Jurnal #10 — Sebuah Keberanian

by - Desember 12, 2018

12 Desember 2018



should i be braver next time? to speak what's on my mind and everything i believe in?






kegiatan sehari-hari belakangan ini tampak menjemukkan. minggu ini adalah minggu terakhir efektif masuk kantor kemudian dua minggu ke depan termasuk ke dalam minggu yang lengang kegiatan kantor. mudah-mudahan sih begitu, ya. harus banget kayaknya menyiapkan 'amunisi' untuk menghadapi dua minggu yang lengang nanti. hihi. sombong sekali.. (*amunisi = buku bacaan)


malam ini adalah malam yang cukup mengejutkan. malam ini, aku beradu argumen dengan ibu mengenai suatu hal yang kurasa tak perlu terlalu diperdebatkan. aku sendiri masih merasa terkejut atas keberanian mulut lancangku menyuarakan apa yang menjadi pemikiranku, hal-hal apa yang kuyakini, menjelaskan bagaimana diriku sebenarnya, dan apa saja yang kuinginkan untuk saat ini demi menunjang kesehatanku. mungkin baginya hal-hal tersebut tak terlalu penting. mungkin baginya aku hanyalah bocah yang belum mengenal asam-garam dunia yang fana dan penuh intrik ini. atau mungkin, ia perpikir bahwa aku hanyalah bocah sok pintar dengan pendidikan yang pas-pasan. entahlah.


ketika kami memiliki pendapat yang berbeda, sebenarnya aku tak mau ambil pusing mempermasalahkannya dengan cara berdebat atau lainnya. tapi, hal yang dibicarakan malam ini intinya adalah perihal penyebab mengapa aku bisa terjangkit penyakit ini yang sedang kuderita, yang mana sebenarnya aku sudah tak mau mencari-cari alasannya sebab aku hanya ingin fokus pada proses penyembuhannya sampai penyakit ini benar-benar hilang dan aku sembuh total. hanya itu.
penyebabnya aku sudah tahu. aku tak ingin mengait-ngaitkannya dengan hal lain. namun ia bersikukuh bahwa ada hal-hal lain di luar nalar yang menjadi penyebabnya. aku tak peduli. aku tak mempercayai itu. 

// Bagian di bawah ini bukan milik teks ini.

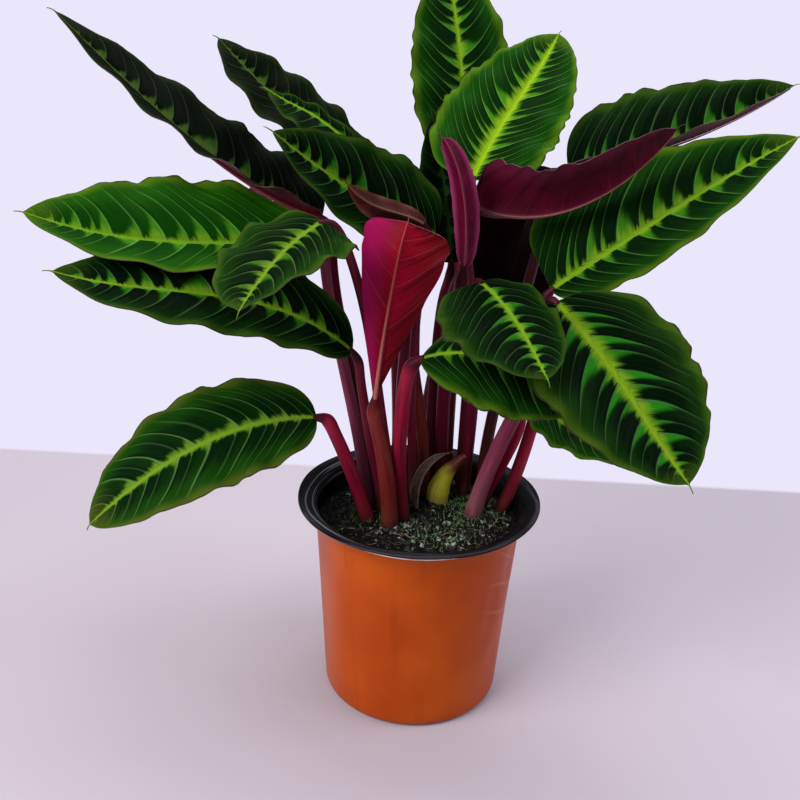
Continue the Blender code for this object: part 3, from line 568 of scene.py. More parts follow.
UPPER = {
    "young": upper_side("leaf_upper_young", deep=(0.0012, 0.017, 0.0006), mid=(0.0052, 0.054, 0.0020),
                        tooth=(0.045, 0.20, 0.006), rib=(0.26, 0.44, 0.010), vein=(0.17, 0.33, 0.06),
                        reach=0.50, centre=0.10, margin=(0.10, 0.22, 0.008), blotch=0.8),
    "fresh": upper_side("leaf_upper_fresh", deep=(0.0010, 0.0075, 0.0010), mid=(0.007, 0.034, 0.002),
                        tooth=(0.035, 0.13, 0.006), rib=(0.15, 0.27, 0.014), vein=(0.12, 0.22, 0.05),
                        reach=0.50, centre=0.045, margin=(0.05, 0.11, 0.010), blotch=0.85),
    "bright": upper_side("leaf_upper_bright", deep=(0.0022, 0.034, 0.0006), mid=(0.008, 0.068, 0.0015),
                         tooth=(0.035, 0.17, 0.006), rib=(0.15, 0.31, 0.012), vein=(0.12, 0.27, 0.05),
                         reach=0.46, centre=0.04, margin=(0.085, 0.17, 0.008), blotch=0.8),
    "forest": upper_side("leaf_upper_forest", deep=(0.0006, 0.0100, 0.0010), mid=(0.0045, 0.042, 0.0015),
                         tooth=(0.035, 0.17, 0.006), rib=(0.17, 0.33, 0.012), vein=(0.11, 0.25, 0.045),
                         reach=0.50, centre=0.05, margin=(0.085, 0.17, 0.008), blotch=0.9),
    "shade": upper_side("leaf_upper_shade", deep=(0.0004, 0.0024, 0.0004), mid=(0.0022, 0.011, 0.0010),
                        tooth=(0.005, 0.026, 0.003), rib=(0.010, 0.028, 0.004), vein=(0.010, 0.024, 0.008),
                        reach=0.34, centre=0.025, margin=(0.010, 0.026, 0.004), blotch=1.1),
    "bold": upper_side("leaf_upper_bold", deep=(0.0003, 0.0040, 0.0008), mid=(0.0050, 0.030, 0.0016),
                       tooth=(0.014, 0.155, 0.006), rib=(0.17, 0.29, 0.010), vein=(0.060, 0.12, 0.045),
                       reach=0.66, centre=0.09, margin=(0.050, 0.105, 0.006), blotch=0.95, vein_width=0.036,
                       second=0.55),
    "veined": upper_side("leaf_upper_veined", deep=(0.0006, 0.0110, 0.0014), mid=(0.0070, 0.050, 0.0018),
                         tooth=(0.055, 0.17, 0.010), rib=(0.16, 0.30, 0.016), vein=(0.12, 0.24, 0.065),
                         reach=0.27, centre=0.075, margin=(0.085, 0.115, 0.012), blotch=0.85, vein_width=0.05,
                         second=0.35),
    "deep": upper_side("leaf_upper_deep", deep=(0.0004, 0.0038, 0.0005), mid=(0.0034, 0.026, 0.0014),
                       tooth=(0.016, 0.125, 0.005), rib=(0.15, 0.30, 0.012), vein=(0.075, 0.16, 0.045),
                       reach=0.48, centre=0.045, margin=(0.036, 0.085, 0.006), blotch=1.0),
    "dusky": upper_side("leaf_upper_dusky", deep=(0.0005, 0.0016, 0.0004), mid=(0.0028, 0.009, 0.0012),
                        tooth=(0.016, 0.055, 0.006), rib=(0.060, 0.10, 0.014), vein=(0.034, 0.060, 0.022),
                        reach=0.36, centre=0.03, margin=(0.016, 0.030, 0.006), blotch=1.1),
}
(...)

beliau terus saja bicara A sampai Z mengenai penyebab di luar nalar itu. tentu saja aku muak, sebab sadar tak sadar kalimat-kalimatnya bisa menjadi racun untuk batinku, untuk alam bawah sadarku. hingga akhirnya aku angkat bicara.


aku angkat bicara bahwa aku sudah tak lagi memikirkan penyebab dari sebuah musibah ini, aku ingin fokus pada kesehatan, aku memintanya untuk berhenti bicara di luar nalar beserta kemungkinan-kemungkinannya, aku menjelaskan bagaimana diriku mengatasi segala hal negatif, menyelesaikan permasalahan, menjelaskan bagaimana aku memiliki mood swings yang sangat mengganggu tapi tak dapat kuhilangkan, bagaimana alam bawah sadarku bekerja merekam perkataan dan perilaku yang pernah kuterima—sebagian ada yang menjadi inspirasi sekaligus motivasi untukku, namun sebagian lain ada yang menjadi racun untuk diriku sendiri.


aku hanya tak ingin mendengar hal-hal negatif, sebab disadari atau tidak, hal tersebut akan bercokol dalam kepalaku kemudian merusak semua hal-hal positif yang susah payah kupertahankan. berharap saja orang-orang akan mengerti dan tak lagi menggangguku dengan hal-hal negatif. 


selama beberapa tahun sejak aku sudah mengerti banyak hal dalam hidup, aku tak memiliki keberanian lebih untuk menyuarakan 'suaraku' padanya, terlebih bila 'suaraku' bernilai kontra dengan pendapat/prinsip yang orang lain anut.
alasannya sederhana; aku takut 'suaraku' menyakiti perasaannya, melukai hatinya, terlebih mungkin sikap yang kutunjukkan saat mengungkapkan pendapatku sangatlah tidak akan enak. baru kali ini kukeluarkan 'suaraku', mengukapkan apa yang sebenarnya aku pikir dan rasakan. 


menjelaskan pada orang lain tentang kisah hidupmu dan segala perasaan serta pilihan-pilihan yang kamu rasakan dan kamu ambil adalah hal yang benar-benar sangat melelahkan, terlebih bila mereka memiliki prinsip, cara berpikir, atau karakter yang berbeda denganmu. disadari atau tidak, kamu akan dihakimi bukan dipahami, kamu akan dianggap terlalu berlebihan bukan dianggap sebagai suatu kewajaran, kamu akan dianggap 'berbeda' hingga mereka perlahan-lahan akan membentangkan jarak tak kasat mata.


perlahan-lahan aku akan mencoba berani menjadi diriku seutuhnya di tengah kerumitan karakter yang tengah kualami. i won't lose myself. maybe i just need to be brave enough to be 'me' in better way. should i?